The Good: The USDA report was shrugged off by the market yesterday as the prospects for increased stocks of corn did not seem to phase the market. Spring wheat was not featured in the USDA report, but futures have been quietly trying to stage a rally. Planting progress for spring wheat remains behind normal with only 42 pee cent of the crop in the ground at the beginning of the week. This certainly push any concerns about a late season increase in spring wheat acres this year. The weekly spring wheat chart is constructive as the bounds of the 20 and 40 day moving averages are have been tested and have held. There is a seasonal tendency to rally during the spring after planting. The market need to break out of the 40 day moving average of US$5.26 per bushel to open up higher levels. Keep a close eye on the spring wheat close at the end of this week for signs of a potential rally.
The Bad: Senator Lindsay Graham from South Carolina – a pork and soybean producing state, decided to announce yesterday that he would be introducing a bill to censure China if they don’t “come clean” on the COVID-19 outbreak. Of course equity markets moved lower in the overnight session on the news. Just when the impacts of the U.S. trade deal should be kicking in, U.S. politicians seem to want to punish China. Without a trade deal, the numbers that USDA just published are not realistic as China would quickly retaliate to new U.S. measures related to the coronavirus.
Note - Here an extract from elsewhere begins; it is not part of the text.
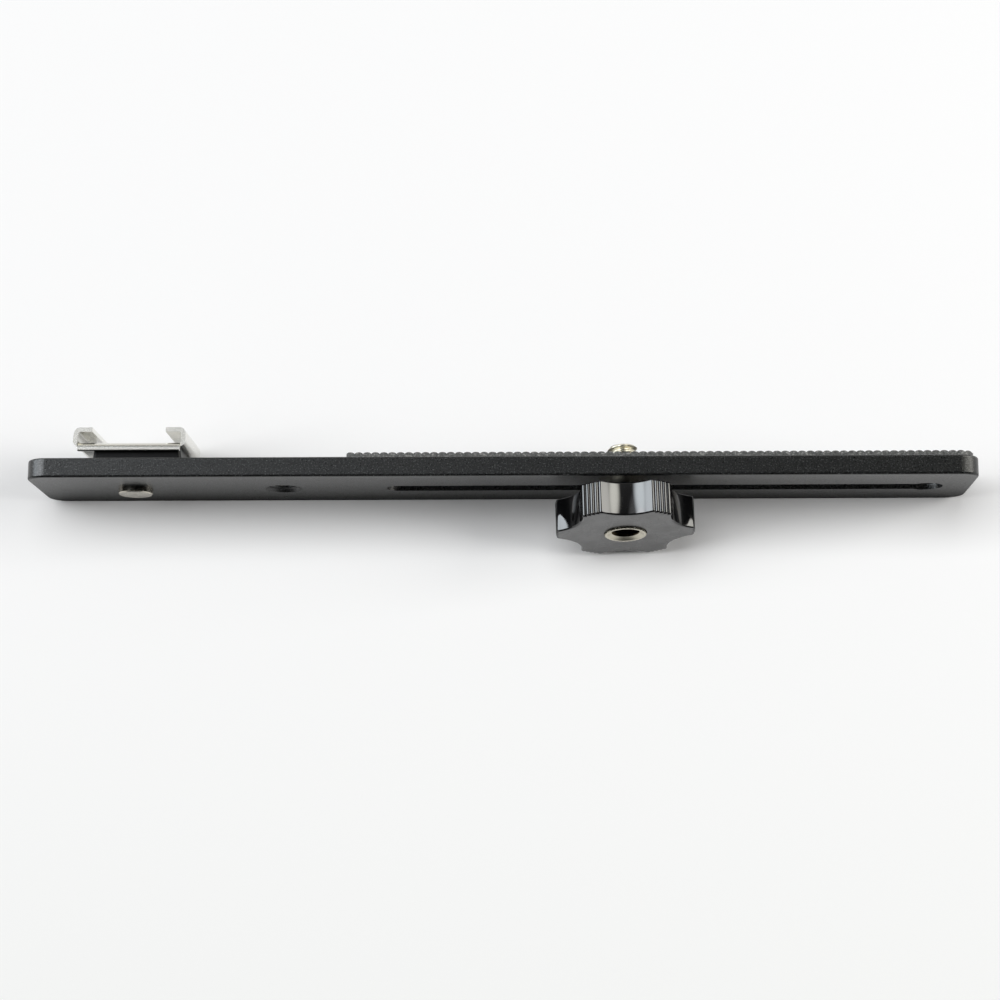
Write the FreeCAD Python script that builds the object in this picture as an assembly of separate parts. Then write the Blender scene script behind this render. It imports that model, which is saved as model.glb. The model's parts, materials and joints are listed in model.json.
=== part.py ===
import FreeCAD, Part
import math
import os

from FreeCAD import Placement, Rotation, Vector

# Cold shoe extension bar, standing on one long edge.
# X runs along the bar, Y through its thickness (+Y is the shoe and pad side), Z up its width.
# The origin is the middle of the edge that it stands on. All sizes are in millimetres.

# Bar plate
BAR_LENGTH = 190.0
BAR_WIDTH = 25.0
BAR_THICKNESS = 4.0
BAR_CORNER_R = 4.0
BAR_EDGE_R = 0.45
TAPPED_HOLE_FROM_END = 50.1
TAPPED_HOLE_D = 6.35
TAPPED_MOUTH_D = 7.5

# Slot along the bar, with its keyhole end
SLOT_WIDTH = 5.1
SLOT_FROM_END = 71.0
KEYHOLE_FROM_END = 9.3
KEYHOLE_D = 6.8

# Ribbed pad
PAD_THICKNESS = 1.1
PAD_FROM_END = 63.8
PAD_END_MARGIN = 0.9
PAD_SIDE_MARGIN = 1.2
PAD_CORNER_R = 3.2
PAD_START_CORNER_R = 0.5
PAD_SLOT_MARGIN = 2.2

# Cold shoe, pressed from one sheet, on a tapered spacer
SHOE_FROM_END = 19.9
SHOE_OUTER_WIDTH = 22.7
SHOE_LENGTH = 17.8
SHOE_SHEET = 0.9
SHOE_CHANNEL_HEIGHT = 2.15
SHOE_OPENING = 14.7
SHOE_BEND_R = 1.3
SHOE_WALL_LEAN = 0.45
SHOE_CUT_EDGE_R = 0.2
TONGUE_WIDTH = 20.4
TONGUE_REACH = 0.2
TONGUE_DROP = 1.75
TONGUE_BEND_R = 1.2
TONGUE_RELIEF = 0.15
SPACER_THICKNESS = 3.0
SPACER_OFFSET_X = 1.5
SPACER_FOOT_WIDTH = 18.0
SPACER_TOP_WIDTH = 17.2
SPACER_LENGTH = 15.6
SPACER_CORNER_R = 0.6

# Rivet through bar, spacer and shoe
RIVET_SHANK_D = 4.0
RIVET_HEAD_D = 6.9
RIVET_HEAD_HEIGHT = 1.1
RIVET_HEAD_EDGE = 0.2
RIVET_FLARE_D = 5.6
RIVET_CLEARANCE = 0.05

# Camera screw, which hangs loose and leans in the slot
SCREW_ALONG_SLOT = 48.15
SCREW_DROP = 0.18
SCREW_LEAN = 8.3
SCREW_SWING = 1.6
THREAD_D = 6.25
THREAD_LENGTH = 3.55
THREAD_END_CHAMFER = 0.3
NECK_D = 3.9
NECK_ABOVE = 2.9
NECK_BELOW = 3.4
SOCKET_D = 6.35
SOCKET_DEPTH = 6.6
SOCKET_MOUTH_D = 7.3
INSERT_D = 8.7
INSERT_PROUD = 0.35

# Washer on the neck
WASHER_D = 8.2
WASHER_THICKNESS = 0.4
WASHER_NECK_CLEARANCE = 0.2
WASHER_SEAT_GAP = 0.05

# Lobed knob moulded round the screw
KNOB_R = 14.05
KNOB_HEIGHT = 6.9
KNOB_SHOULDER_GAP = 1.6
KNOB_TURN = 0.9
KNOB_EDGE = 0.3
KNOB_LOBES = 6
KNOB_SCALLOP_DEPTH = 1.8
KNOB_SCALLOP_HALF_ANGLE = 20.0
KNOB_FLUTES_PER_LOBE = 5
KNOB_FLUTE_DEPTH = 0.3
KNOB_INSERT_CLEARANCE = 0.02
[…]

The Ugly: Equity markets appear to be poised for a rough week. Ongoing concerns about China and the weak economy continue to roil the markets. The risks of reopening the economy and the impact on the economy is the largest concern. COVID-19 cases have flattened in the U.S., but some areas of the country are reopening the economy as the number of cases moves higher. Market valuations currently seem to projecting a “perfect” reopening of the economy.